» **GIVEN DATA**:
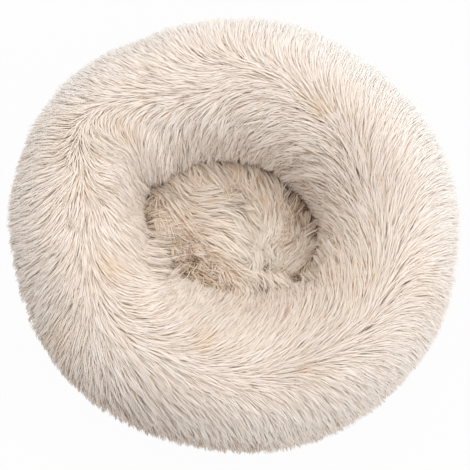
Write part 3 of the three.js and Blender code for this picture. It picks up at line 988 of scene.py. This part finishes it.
def ring_strands(cloth, coat):
    """One coat of the ring: centre lines, normals, widths and tones."""
    rows, count = cloth.points.shape[1], coat.count
    rng = np.random.default_rng(coat.seed)
    turn = np.linspace(0, 4, rows)[None]
    around = round_the_bed(len(cloth.points))[:, None]
    sparse = by_azimuth(SPARSE_INSIDE, around) * rising(turn, *WALL_TURNS)
    places = cloth.sown(count, looked_up(SOWN_BY_TURN, turn) * (1 - sparse), coat.seed + 1)
    roots = cloth.look_up(cloth.points, places)
    normals = unit(cloth.look_up(cloth.normals, places))
    azimuth, share = plan_place(roots)

    def at(table):
        return by_azimuth(table, azimuth)

    under = rising(np.interp(places[:, 1], [0, rows - 1], [0, 4]), *UNDERSIDE_TURNS)
    steepness = np.clip(normals[:, 2], LEAST_STEEPNESS, 1)
    inside = rising(share, *INSIDE)
    tousled = 1 + inside * at(TOUSLED_INSIDE)
    stray = np.radians(waved(roots, RING_STRAY_DEG) + rng.normal(0, coat.stray_deg, count) * tousled)
    curl = np.radians(rng.normal(0, 2 * coat.stray_deg, count)) * tousled

    def angle_at(points):
        there, share_there = plan_place(points)
        passed = turned_by(azimuth, there) * normals[:, 2]
        seen = brushed_angle(there, share_there)
        angle = np.arctan2(np.sin(seen) * steepness, np.cos(seen))
        angle = angle + turned_by(angle, math.radians(UNDERSIDE_DEG)) * under
        far = np.linalg.norm(points - roots, axis=-1) / STRAND_LENGTH
        return -angle + passed + stray + curl * far

    ahead = brushed_angle(azimuth, share + PARTING_SHARE)
    behind = brushed_angle(azimuth, share - PARTING_SHARE)
    parting = rising(np.degrees(np.abs(ahead - behind)), *PARTING_DEG)
    base = np.cross(normals, np.stack([-np.sin(azimuth), np.cos(azimuth), 0 * azimuth], -1))
    edge = rising(share, *NEST_EDGE)
    length = STRAND_LENGTH * looked_up(LENGTH_BY_SHARE, share) * coat.length
    length = length * (1 + (at(EDGE_PILE) - 1) * edge)
    length = length * varied(rng, count, *RING_LENGTH_SPREAD)
    lift = np.interp(share, ANGLE_SHARES, coat.lift_deg) + PARTING_LIFT_DEG * parting
    lift = lift + TOUSLED_LIFT_DEG * (tousled - 1) + rng.normal(0, RING_LIFT_SPREAD_DEG, count) * tousled
    lift = np.radians(lift + waved(roots, RING_LIFT_DEG))
    bow = looked_up(BOW_BY_SHARE, share) - PARTING_BOW * parting
    stand = np.interp(share, ANGLE_SHARES, coat.stand) + at(EDGE_STAND) * edge
    stand = stand + UNDERSIDE_STAND * under * rng.random(count)
    hug = looked_up(HUG_BY_SHARE, share)
    droop = RING_DROOP + (RING_DROOP + LOW_EDGE_DROOP * rising(share, *LOW_EDGE)) * rng.random(count)
    locked = at(LOCKED_OUTSIDE) * rising(share, *LOCKS_OUTSIDE)
    locked = locked + at(LOCKED_INSIDE) * rising(share, *LOCKS_INSIDE)
    tuft = coat.tuft + locked + waved(roots, RING_TUFT) + RING_TUFT_SPREAD * rng.normal(size=count)
    tuft = np.clip(tuft, 0, RING_TUFT_MOST)
    lines, normals, nearest = grown(
        cloth, places, base, angle_at, length, lift, bow, stand, hug, droop, tuft, coat
    )
    brink = rising(share, *BRINK)
    # The outside is paler, and is also painted lighter on its lit side and darker on its shaded side
    tone = coat.tone + (OUTSIDE_TONE + at(OUTSIDE_PAINTED_LIGHT_AND_SHADE)) * rising(share, *OUTSIDE)
    tone = tone - PARTING_TONE * parting
    # Painted light and shade on the nest's wall by azimuth, and painted shade on the outer edge's shaded side
    tone = tone + at(INSIDE_PAINTED_LIGHT_AND_SHADE) * inside + at(EDGE_PAINTED_SHADE) * brink
    tone = tone + spotted(lines[:, 2], RING_TONES)
    # Darkened strands stand in for shade: on the nest's wall facing away from the light and at the outer
    # edge's shaded side
    painted_shade = at(PAINTED_SHADE_INSIDE) * inside * coat.dark_inside + at(PAINTED_SHADE_EDGE) * brink
    return lines, normals, *coloured(rng, tone, RING_TONE_SPREAD, nearest, painted_shade)


def coloured(rng, tone, spread, nearest, painted_shade):
    """Each strand's width, and its tone with a spread of its own and one of its lock, or 0 if it is one of
    the darkened strands that are painted shade.
    """
    count = len(tone)
    tone = tone + spread * rng.normal(size=count)
    tone = np.clip(tone + spread * rng.normal(size=count)[nearest], DARK_TONE, 1)
    tone = np.where(rng.random(count) < painted_shade, 0, tone)
    return STRAND_WIDTH * varied(rng, count, *WIDTH_SPREAD), tone


def spotted(points, spots):
    """The sum of round spots at each point, each as high as it says."""
    total = np.zeros(len(points))
    for x, y, height, reach in spots:
        total += height * np.exp(-(((points[:, 0] - x) ** 2 + (points[:, 1] - y) ** 2) / reach**2))
    return total


def seat_strands(cloth, coat):
    """One coat of the seat: centre lines, normals, widths and tones."""
    rows, count = cloth.points.shape[1], coat.count
    rng = np.random.default_rng(coat.seed)
    density = rising(np.linspace(0, 1, rows)[None], *SEAT_SOWN)
    places = cloth.sown(count, np.broadcast_to(density, cloth.areas.shape), coat.seed + 1)
    roots = cloth.look_up(cloth.points, places)
    standing = np.clip(spotted(roots, SEAT_STANDING) + waved(roots, SEAT_STANDING_WAVES), 0, 1)
    stray = SEAT_TURN_DEG + spotted(roots, SEAT_TURNED) + waved(roots, SEAT_TURN_WAVES_DEG)
    stray = stray + coat.stray_deg * rng.normal(size=count)
    stray = np.radians(stray + STANDING_STRAY_DEG * standing**2 * rng.normal(size=count))
    sink_x, sink_y = SEAT_SINK
    aside = sink_x - roots[:, 0]
    aside = aside - np.clip(SEAT_SINK_PULL * aside, -SEAT_SINK_REACH, SEAT_SINK_REACH)
    beyond = np.clip((sink_y + SEAT_SINK_DEPTH - roots[:, 1]) / SEAT_FRONT_REACH, 0, 1)
    heading = np.arctan2(np.minimum(sink_y - roots[:, 1], -SEAT_SINK_DEPTH), aside)
    heading = heading + (math.radians(SEAT_FRONT_DEG) - heading) * beyond + stray
    length = STRAND_LENGTH * coat.length * varied(rng, count, *SEAT_LENGTH_SPREAD)
    length = length * (1 - STANDING_SHORTER * standing)
    rim = rising(places[:, 1] / (rows - 1), *SEAT_RIM)
    azimuth = np.arctan2(roots[:, 1], roots[:, 0])
    standing = np.maximum(standing, rim * by_azimuth(SEAT_RIM_STANDING, azimuth))
    lift = coat.lift_deg + STANDING_LIFT_DEG * standing + rng.normal(0, SEAT_LIFT_SPREAD_DEG, count)
    lift = np.radians(lift)
    bow = np.where(standing > 0.5, STANDING_BOW, SEAT_BOW)
    stand = np.full(count, SEAT_STAND)
    hug = np.full(count, SEAT_HUG)
    droop = (SEAT_DROOP[0] + SEAT_DROOP[1] * rng.random(count)) * (1 - standing)
    tuft = np.clip(coat.tuft + SEAT_TUFT_SPREAD * rng.normal(size=count), 0, SEAT_TUFT_MOST)
    base = np.broadcast_to([1.0, 0.0, 0.0], roots.shape)
    lines, normals, nearest = grown(
        cloth, places, base, lambda points: heading, length, lift, bow, stand, hug, droop, tuft, coat
    )
    # Painted light in the seat's middle and painted shade round its rim
    tone = coat.tone + spotted(roots, SEAT_PAINTED_LIGHT_AND_SHADE)
    # Darkened strands as painted shade in the seat's hollows and under the ring's wall
    painted_shade = spotted(lines[:, 2], SEAT_PAINTED_SHADE)
    return lines, normals, *coloured(rng, tone, SEAT_TONE_SPREAD, nearest, painted_shade)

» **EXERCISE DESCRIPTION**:
Restate the whole listing exactly.

» **RESPONSE BELOW**:
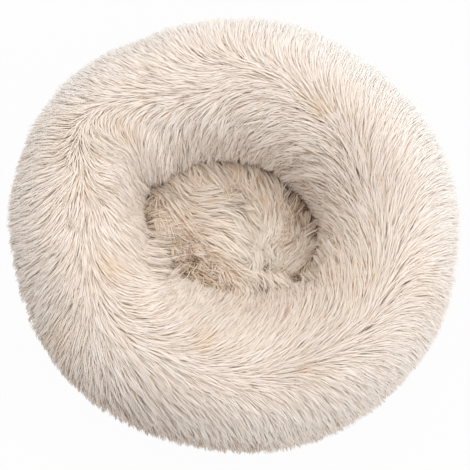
Write part 3 of the three.js and Blender code for this picture. It picks up at line 988 of scene.py. This part finishes it.
def ring_strands(cloth, coat):
    """One coat of the ring: centre lines, normals, widths and tones."""
    rows, count = cloth.points.shape[1], coat.count
    rng = np.random.default_rng(coat.seed)
    turn = np.linspace(0, 4, rows)[None]
    around = round_the_bed(len(cloth.points))[:, None]
    sparse = by_azimuth(SPARSE_INSIDE, around) * rising(turn, *WALL_TURNS)
    places = cloth.sown(count, looked_up(SOWN_BY_TURN, turn) * (1 - sparse), coat.seed + 1)
    roots = cloth.look_up(cloth.points, places)
    normals = unit(cloth.look_up(cloth.normals, places))
    azimuth, share = plan_place(roots)

    def at(table):
        return by_azimuth(table, azimuth)

    under = rising(np.interp(places[:, 1], [0, rows - 1], [0, 4]), *UNDERSIDE_TURNS)
    steepness = np.clip(normals[:, 2], LEAST_STEEPNESS, 1)
    inside = rising(share, *INSIDE)
    tousled = 1 + inside * at(TOUSLED_INSIDE)
    stray = np.radians(waved(roots, RING_STRAY_DEG) + rng.normal(0, coat.stray_deg, count) * tousled)
    curl = np.radians(rng.normal(0, 2 * coat.stray_deg, count)) * tousled

    def angle_at(points):
        there, share_there = plan_place(points)
        passed = turned_by(azimuth, there) * normals[:, 2]
        seen = brushed_angle(there, share_there)
        angle = np.arctan2(np.sin(seen) * steepness, np.cos(seen))
        angle = angle + turned_by(angle, math.radians(UNDERSIDE_DEG)) * under
        far = np.linalg.norm(points - roots, axis=-1) / STRAND_LENGTH
        return -angle + passed + stray + curl * far

    ahead = brushed_angle(azimuth, share + PARTING_SHARE)
    behind = brushed_angle(azimuth, share - PARTING_SHARE)
    parting = rising(np.degrees(np.abs(ahead - behind)), *PARTING_DEG)
    base = np.cross(normals, np.stack([-np.sin(azimuth), np.cos(azimuth), 0 * azimuth], -1))
    edge = rising(share, *NEST_EDGE)
    length = STRAND_LENGTH * looked_up(LENGTH_BY_SHARE, share) * coat.length
    length = length * (1 + (at(EDGE_PILE) - 1) * edge)
    length = length * varied(rng, count, *RING_LENGTH_SPREAD)
    lift = np.interp(share, ANGLE_SHARES, coat.lift_deg) + PARTING_LIFT_DEG * parting
    lift = lift + TOUSLED_LIFT_DEG * (tousled - 1) + rng.normal(0, RING_LIFT_SPREAD_DEG, count) * tousled
    lift = np.radians(lift + waved(roots, RING_LIFT_DEG))
    bow = looked_up(BOW_BY_SHARE, share) - PARTING_BOW * parting
    stand = np.interp(share, ANGLE_SHARES, coat.stand) + at(EDGE_STAND) * edge
    stand = stand + UNDERSIDE_STAND * under * rng.random(count)
    hug = looked_up(HUG_BY_SHARE, share)
    droop = RING_DROOP + (RING_DROOP + LOW_EDGE_DROOP * rising(share, *LOW_EDGE)) * rng.random(count)
    locked = at(LOCKED_OUTSIDE) * rising(share, *LOCKS_OUTSIDE)
    locked = locked + at(LOCKED_INSIDE) * rising(share, *LOCKS_INSIDE)
    tuft = coat.tuft + locked + waved(roots, RING_TUFT) + RING_TUFT_SPREAD * rng.normal(size=count)
    tuft = np.clip(tuft, 0, RING_TUFT_MOST)
    lines, normals, nearest = grown(
        cloth, places, base, angle_at, length, lift, bow, stand, hug, droop, tuft, coat
    )
    brink = rising(share, *BRINK)
    # The outside is paler, and is also painted lighter on its lit side and darker on its shaded side
    tone = coat.tone + (OUTSIDE_TONE + at(OUTSIDE_PAINTED_LIGHT_AND_SHADE)) * rising(share, *OUTSIDE)
    tone = tone - PARTING_TONE * parting
    # Painted light and shade on the nest's wall by azimuth, and painted shade on the outer edge's shaded side
    tone = tone + at(INSIDE_PAINTED_LIGHT_AND_SHADE) * inside + at(EDGE_PAINTED_SHADE) * brink
    tone = tone + spotted(lines[:, 2], RING_TONES)
    # Darkened strands stand in for shade: on the nest's wall facing away from the light and at the outer
    # edge's shaded side
    painted_shade = at(PAINTED_SHADE_INSIDE) * inside * coat.dark_inside + at(PAINTED_SHADE_EDGE) * brink
    return lines, normals, *coloured(rng, tone, RING_TONE_SPREAD, nearest, painted_shade)


def coloured(rng, tone, spread, nearest, painted_shade):
    """Each strand's width, and its tone with a spread of its own and one of its lock, or 0 if it is one of
    the darkened strands that are painted shade.
    """
    count = len(tone)
    tone = tone + spread * rng.normal(size=count)
    tone = np.clip(tone + spread * rng.normal(size=count)[nearest], DARK_TONE, 1)
    tone = np.where(rng.random(count) < painted_shade, 0, tone)
    return STRAND_WIDTH * varied(rng, count, *WIDTH_SPREAD), tone


def spotted(points, spots):
    """The sum of round spots at each point, each as high as it says."""
    total = np.zeros(len(points))
    for x, y, height, reach in spots:
        total += height * np.exp(-(((points[:, 0] - x) ** 2 + (points[:, 1] - y) ** 2) / reach**2))
    return total


def seat_strands(cloth, coat):
    """One coat of the seat: centre lines, normals, widths and tones."""
    rows, count = cloth.points.shape[1], coat.count
    rng = np.random.default_rng(coat.seed)
    density = rising(np.linspace(0, 1, rows)[None], *SEAT_SOWN)
    places = cloth.sown(count, np.broadcast_to(density, cloth.areas.shape), coat.seed + 1)
    roots = cloth.look_up(cloth.points, places)
    standing = np.clip(spotted(roots, SEAT_STANDING) + waved(roots, SEAT_STANDING_WAVES), 0, 1)
    stray = SEAT_TURN_DEG + spotted(roots, SEAT_TURNED) + waved(roots, SEAT_TURN_WAVES_DEG)
    stray = stray + coat.stray_deg * rng.normal(size=count)
    stray = np.radians(stray + STANDING_STRAY_DEG * standing**2 * rng.normal(size=count))
    sink_x, sink_y = SEAT_SINK
    aside = sink_x - roots[:, 0]
    aside = aside - np.clip(SEAT_SINK_PULL * aside, -SEAT_SINK_REACH, SEAT_SINK_REACH)
    beyond = np.clip((sink_y + SEAT_SINK_DEPTH - roots[:, 1]) / SEAT_FRONT_REACH, 0, 1)
    heading = np.arctan2(np.minimum(sink_y - roots[:, 1], -SEAT_SINK_DEPTH), aside)
    heading = heading + (math.radians(SEAT_FRONT_DEG) - heading) * beyond + stray
    length = STRAND_LENGTH * coat.length * varied(rng, count, *SEAT_LENGTH_SPREAD)
    length = length * (1 - STANDING_SHORTER * standing)
    rim = rising(places[:, 1] / (rows - 1), *SEAT_RIM)
    azimuth = np.arctan2(roots[:, 1], roots[:, 0])
    standing = np.maximum(standing, rim * by_azimuth(SEAT_RIM_STANDING, azimuth))
    lift = coat.lift_deg + STANDING_LIFT_DEG * standing + rng.normal(0, SEAT_LIFT_SPREAD_DEG, count)
    lift = np.radians(lift)
    bow = np.where(standing > 0.5, STANDING_BOW, SEAT_BOW)
    stand = np.full(count, SEAT_STAND)
    hug = np.full(count, SEAT_HUG)
    droop = (SEAT_DROOP[0] + SEAT_DROOP[1] * rng.random(count)) * (1 - standing)
    tuft = np.clip(coat.tuft + SEAT_TUFT_SPREAD * rng.normal(size=count), 0, SEAT_TUFT_MOST)
    base = np.broadcast_to([1.0, 0.0, 0.0], roots.shape)
    lines, normals, nearest = grown(
        cloth, places, base, lambda points: heading, length, lift, bow, stand, hug, droop, tuft, coat
    )
    # Painted light in the seat's middle and painted shade round its rim
    tone = coat.tone + spotted(roots, SEAT_PAINTED_LIGHT_AND_SHADE)
    # Darkened strands as painted shade in the seat's hollows and under the ring's wall
    painted_shade = spotted(lines[:, 2], SEAT_PAINTED_SHADE)
    return lines, normals, *coloured(rng, tone, SEAT_TONE_SPREAD, nearest, painted_shade)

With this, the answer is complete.